Yes, he has led with astuteness and has trampled over several egos with his mighty blade as an opener — a Greatbatch and Crowe rolled into one, really. But what has really worked for him is that 10 other men have equally shared a proud sporting nation’s burden of expectations.
Until their semifinal match, when Adam Milne’s untimely injury caused Matt Henry to be flown in as replacement, McCullum played an unchanged 11. Everyone he trusted with a role came right through. In Guptill, McCullum has a perfect foil for an opening partner. Level-headed as a person and still-headed as a batsman, the 1.9 metre man does nothing more than rotate the strike while his captain is on song and cuts loose only after his dismissal, shepherding the middle-order. In Kane Williamson, the management have arguably the best batsman in the world currently on form, and without him New Zealand would’ve surely lost the thriller against Australia, which Williamson sealed with an emphatic six. This when nine wickets were down.

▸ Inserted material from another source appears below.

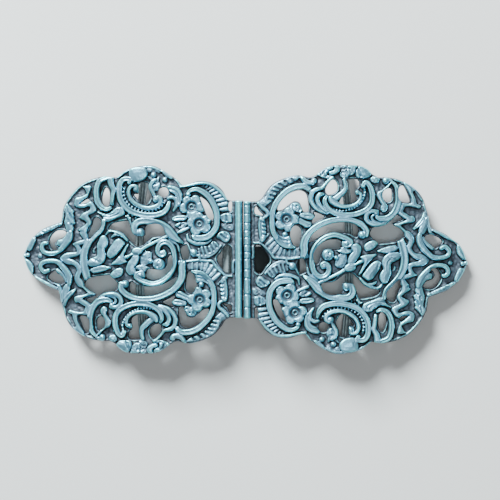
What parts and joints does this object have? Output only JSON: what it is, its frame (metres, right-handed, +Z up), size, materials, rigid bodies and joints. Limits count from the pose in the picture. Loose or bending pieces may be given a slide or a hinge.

Between Tim Southee and Trent Boult, McCullum has one of the most lethal pace combinations in this World Cup, proven by the 36 wickets they have shared in this tournament between them. While in Anderson he has a prominent contender for Player of the Series, with 14 wickets and 231 runs (two crucial 50s) so far. And to usher back Daniel Vettori (who at 36 had one foot in an IPL franchise’s boardroom) in time for the World Cup was simply a stroke of genius. Vettori was trusted with New Zealand’s lone spinner role, and is now the leading slower bowler in this Cup with 14 scalps. Experience, priceless.
Every hunch of McCullum’s worked. Except the South African-born Grant Elliott, whose controversial selection (over the big-hitting Jimmy Neesham) paid no dividends for the first seven games of this tournament. Until McCullum wrapped his hands around him after the semifinal and all but said: “Well, Grant, we knocked one bastard off. Now all that is left is Everest itself.”